= THE REQUEST =
Reproduce the complete listing without any deviation.

= DATA SEGMENT =
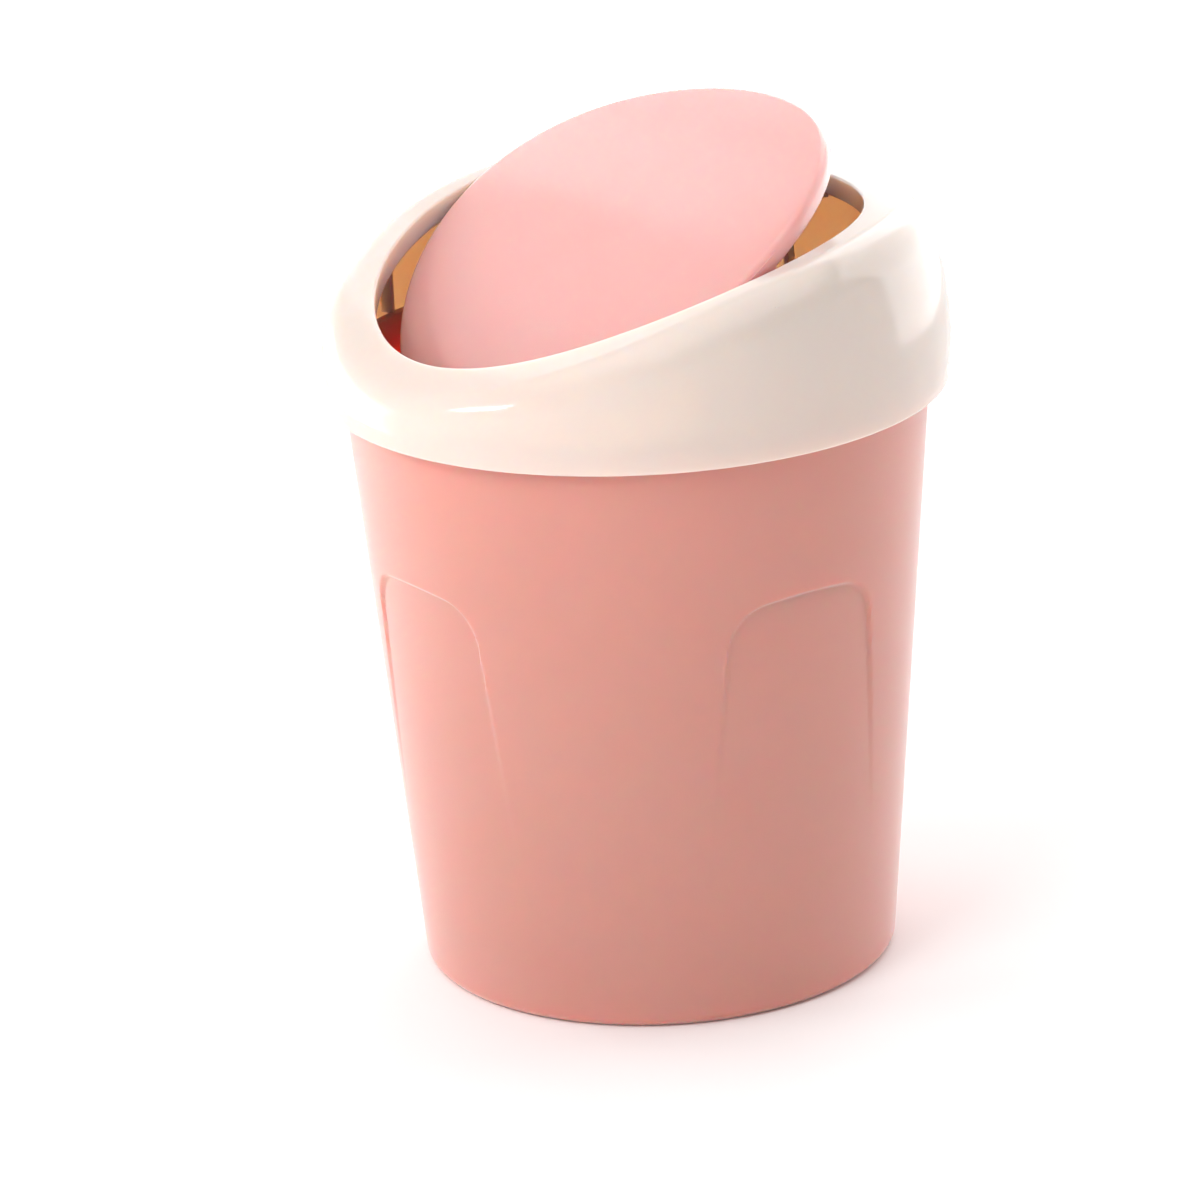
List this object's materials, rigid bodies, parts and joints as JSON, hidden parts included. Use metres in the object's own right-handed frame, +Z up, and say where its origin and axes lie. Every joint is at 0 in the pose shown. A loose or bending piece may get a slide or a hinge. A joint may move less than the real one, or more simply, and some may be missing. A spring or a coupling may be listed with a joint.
{
  "type": "countertop waste bin with swing flap lid",
  "caption": "Small tapered countertop waste bin with a lift-off arched lid collar and a round flap that swings on pivot pins in its mouth.",
  "frame": {"origin": "centre of the base, on the surface that the bin stands on", "axes": "+Z up; -Y is the low front of the arched lid; the flap's pivot runs along X"},
  "size_m": [0.1374, 0.1371, 0.1874],
  "materials": {
    "pail_plastic": "satin moulded polypropylene, salmon pink",
    "collar_plastic": "gloss moulded polypropylene, cream white",
    "flap_plastic": "satin moulded polypropylene, light pink"
  },
  "bodies": {
    "pail": {"pail": "pail_plastic"},
    "collar": {"lid_collar": "collar_plastic"},
    "flap": {"swing_flap": "flap_plastic"}
  },
  "joints": [
    {"name": "collar_lift", "type": "slide", "parent": "pail", "child": "collar", "axis": [0, 0, 1], "range_m": [0, 0.09]},
    {"name": "flap_swing", "type": "hinge", "parent": "collar", "child": "flap", "pos_m": [0, -0.0036, 0.1562], "axis": [1, 0, 0], "range_deg": [-22, 50]}
  ]
}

= REPLY TO THE EXERCISE =
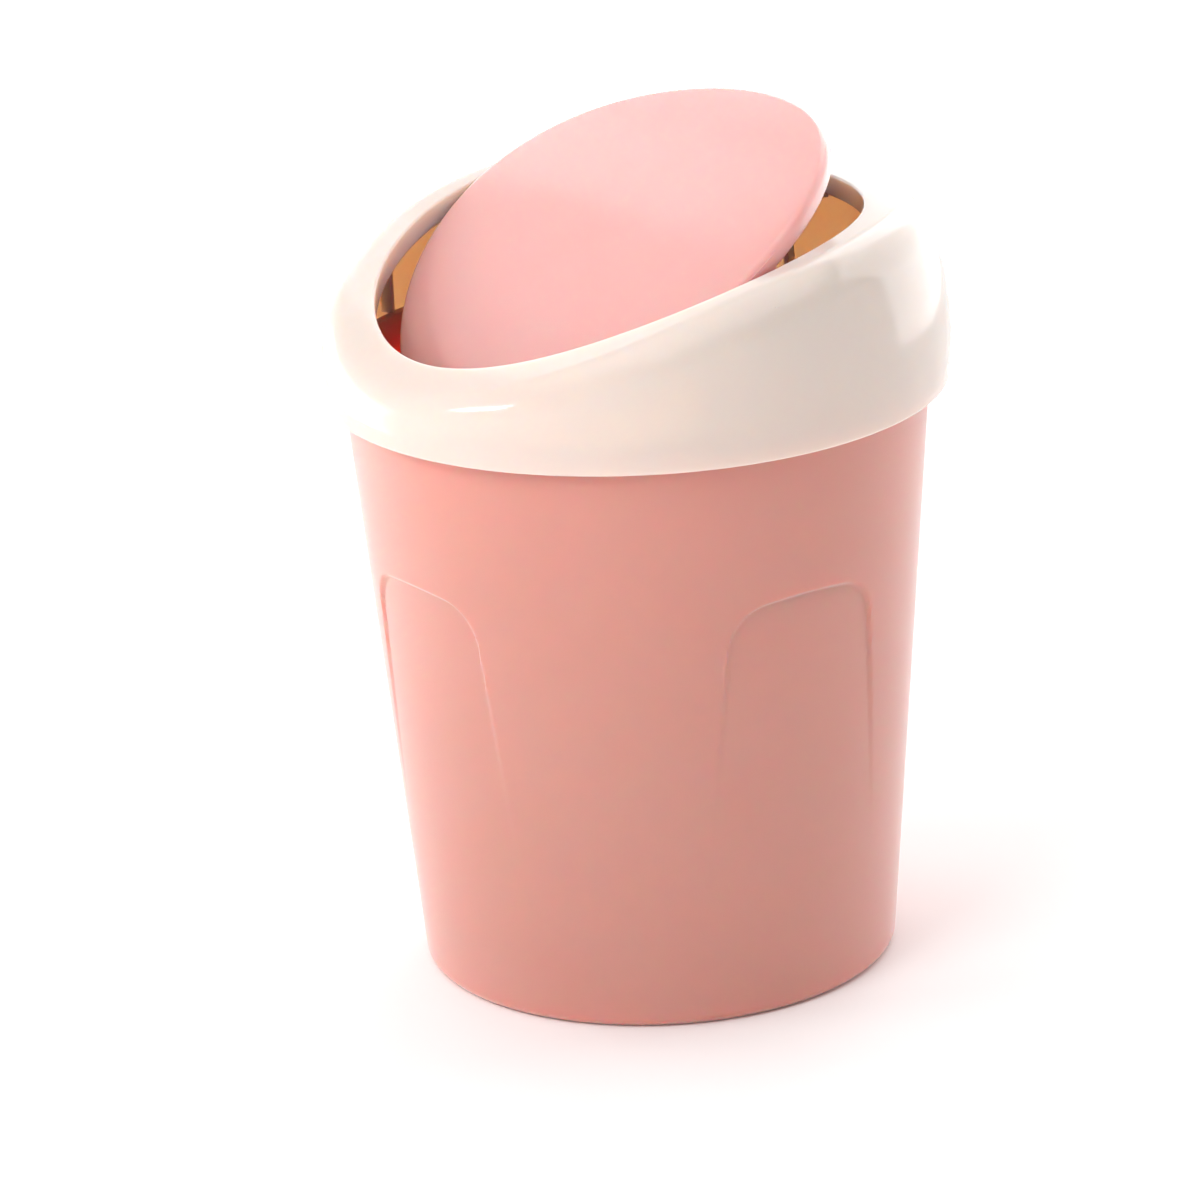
List this object's materials, rigid bodies, parts and joints as JSON, hidden parts included. Use metres in the object's own right-handed frame, +Z up, and say where its origin and axes lie. Every joint is at 0 in the pose shown. A loose or bending piece may get a slide or a hinge. A joint may move less than the real one, or more simply, and some may be missing. A spring or a coupling may be listed with a joint.
{
  "type": "countertop waste bin with swing flap lid",
  "caption": "Small tapered countertop waste bin with a lift-off arched lid collar and a round flap that swings on pivot pins in its mouth.",
  "frame": {"origin": "centre of the base, on the surface that the bin stands on", "axes": "+Z up; -Y is the low front of the arched lid; the flap's pivot runs along X"},
  "size_m": [0.1374, 0.1371, 0.1874],
  "materials": {
    "pail_plastic": "satin moulded polypropylene, salmon pink",
    "collar_plastic": "gloss moulded polypropylene, cream white",
    "flap_plastic": "satin moulded polypropylene, light pink"
  },
  "bodies": {
    "pail": {"pail": "pail_plastic"},
    "collar": {"lid_collar": "collar_plastic"},
    "flap": {"swing_flap": "flap_plastic"}
  },
  "joints": [
    {"name": "collar_lift", "type": "slide", "parent": "pail", "child": "collar", "axis": [0, 0, 1], "range_m": [0, 0.09]},
    {"name": "flap_swing", "type": "hinge", "parent": "collar", "child": "flap", "pos_m": [0, -0.0036, 0.1562], "axis": [1, 0, 0], "range_deg": [-22, 50]}
  ]
}